[WHAT THE TASK REQUIRES]
Write out, word for word, the first line of the data below and every line after it through the one containing "return flat.reshape(-1, 3)".
>> START MATERIAL
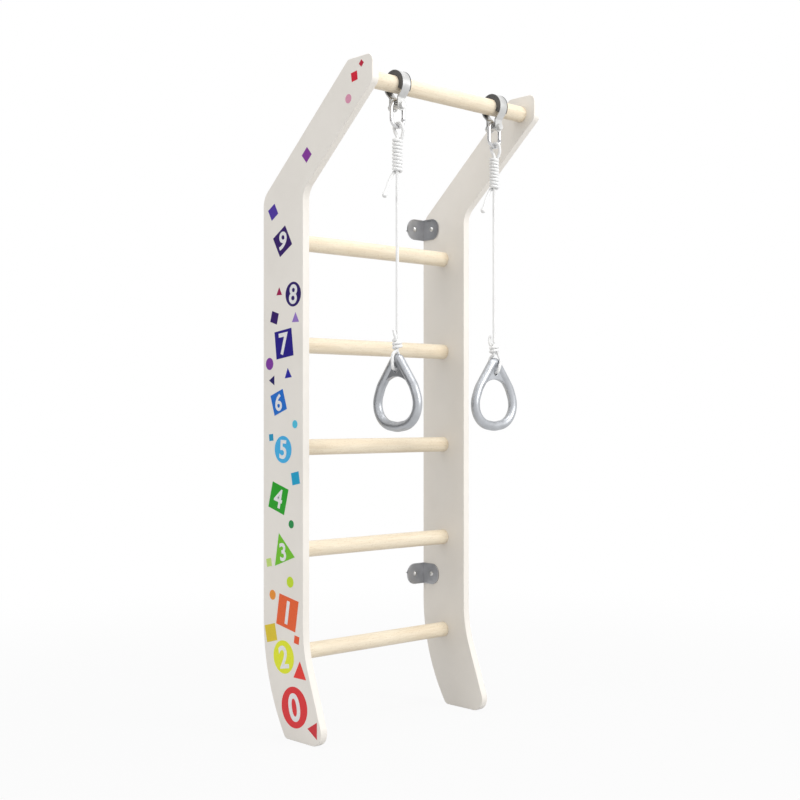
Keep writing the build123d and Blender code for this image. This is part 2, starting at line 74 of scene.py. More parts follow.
placeCamera(viewSettings)
bpy.context.scene.view_settings.view_transform = "Standard"
print("camera placed")


def newPiece(name, points, faces, smooth=True):
    mesh = bpy.data.meshes.new(name)
    mesh.from_pydata(np.asarray(points, dtype=float).tolist(), [], faces)
    mesh.polygons.foreach_set("use_smooth", np.full(len(mesh.polygons), smooth))
    mesh.update()
    return linked(name, mesh)


def meshOf(data):
    # the mesh that a curve or a text becomes
    holder = linked(data.name, data)
    bpy.context.view_layer.update()
    mesh = bpy.data.meshes.new_from_object(holder)
    bpy.data.objects.remove(holder)
    return mesh


def pointsOf(mesh):
    flat = np.empty(len(mesh.vertices) * 3)
    mesh.vertices.foreach_get("co", flat)
    return flat.reshape(-1, 3)


def closedTube(name, grid, along):
    # a skin over rings of points: corner (i, j) joins (i + 1, j) and (i, j + 1), rings close on themselves,
    # and a fan to the middle of the first and last ring shuts each end
    rows, columns = grid.shape[:2]
    i, j = np.meshgrid(np.arange(rows - 1), np.arange(columns), indexing="ij")
    k = (j + 1) % columns
    sideFaces = np.stack([i * columns + j, i * columns + k, (i + 1) * columns + k, (i + 1) * columns + j], -1)
    sideFaces = sideFaces.reshape(-1, 4)
    step = np.arange(columns)
    following = (step + 1) % columns
    lastRow = (rows - 1) * columns
    firstFan = np.stack([np.full(columns, rows * columns), following, step], -1)
    lastFan = np.stack([np.full(columns, rows * columns + 1), lastRow + step, lastRow + following], -1)
    points = np.vstack([grid.reshape(-1, 3), grid[0].mean(axis=0), grid[-1].mean(axis=0)])
    piece = newPiece(name, points, sideFaces.tolist() + firstFan.tolist() + lastFan.tolist())
    # u goes once round the tube, v is the running length along it
    aroundSide = np.stack([j, j + 1, j + 1, j], -1) / columns
    alongSide = np.stack([along[i], along[i], along[i + 1], along[i + 1]], -1)
    side = np.stack([aroundSide, alongSide], -1).reshape(-1, 2)
    aroundFan = np.stack([step + 0.5, step, step + 1], -1).reshape(-1) / columns
    fans = [np.stack([aroundFan, np.full(3 * columns, end)], -1) for end in (along[0], along[-1])]
    layer = piece.data.uv_layers.new(name="alongCord")
    layer.data.foreach_set("uv", np.vstack([side, *fans]).ravel())
    return piece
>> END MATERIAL
[ANSWER FOR THE TASK]
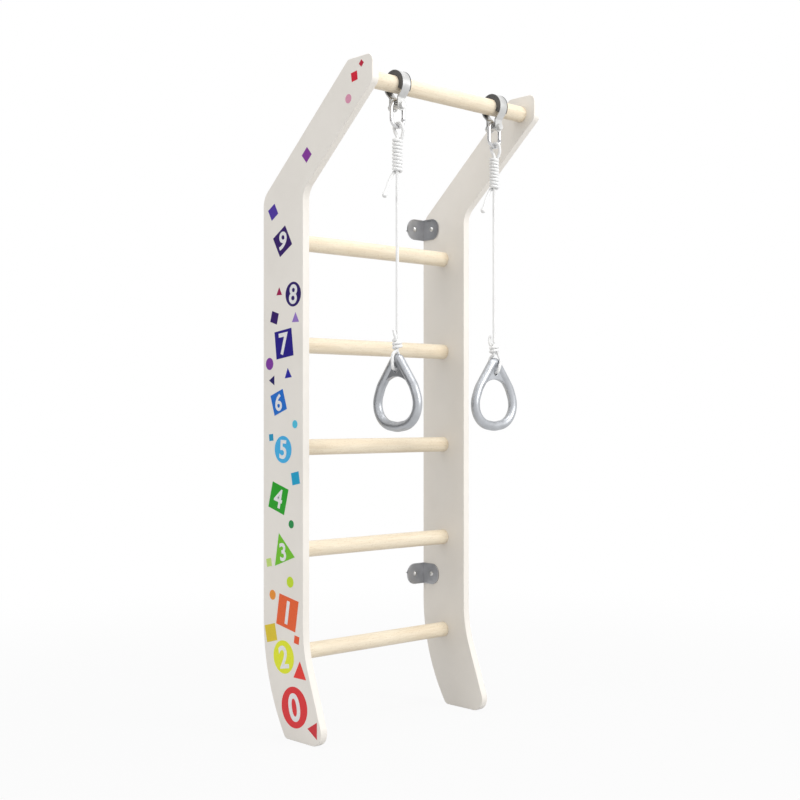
Keep writing the build123d and Blender code for this image. This is part 2, starting at line 74 of scene.py. More parts follow.
placeCamera(viewSettings)
bpy.context.scene.view_settings.view_transform = "Standard"
print("camera placed")


def newPiece(name, points, faces, smooth=True):
    mesh = bpy.data.meshes.new(name)
    mesh.from_pydata(np.asarray(points, dtype=float).tolist(), [], faces)
    mesh.polygons.foreach_set("use_smooth", np.full(len(mesh.polygons), smooth))
    mesh.update()
    return linked(name, mesh)


def meshOf(data):
    # the mesh that a curve or a text becomes
    holder = linked(data.name, data)
    bpy.context.view_layer.update()
    mesh = bpy.data.meshes.new_from_object(holder)
    bpy.data.objects.remove(holder)
    return mesh


def pointsOf(mesh):
    flat = np.empty(len(mesh.vertices) * 3)
    mesh.vertices.foreach_get("co", flat)
    return flat.reshape(-1, 3)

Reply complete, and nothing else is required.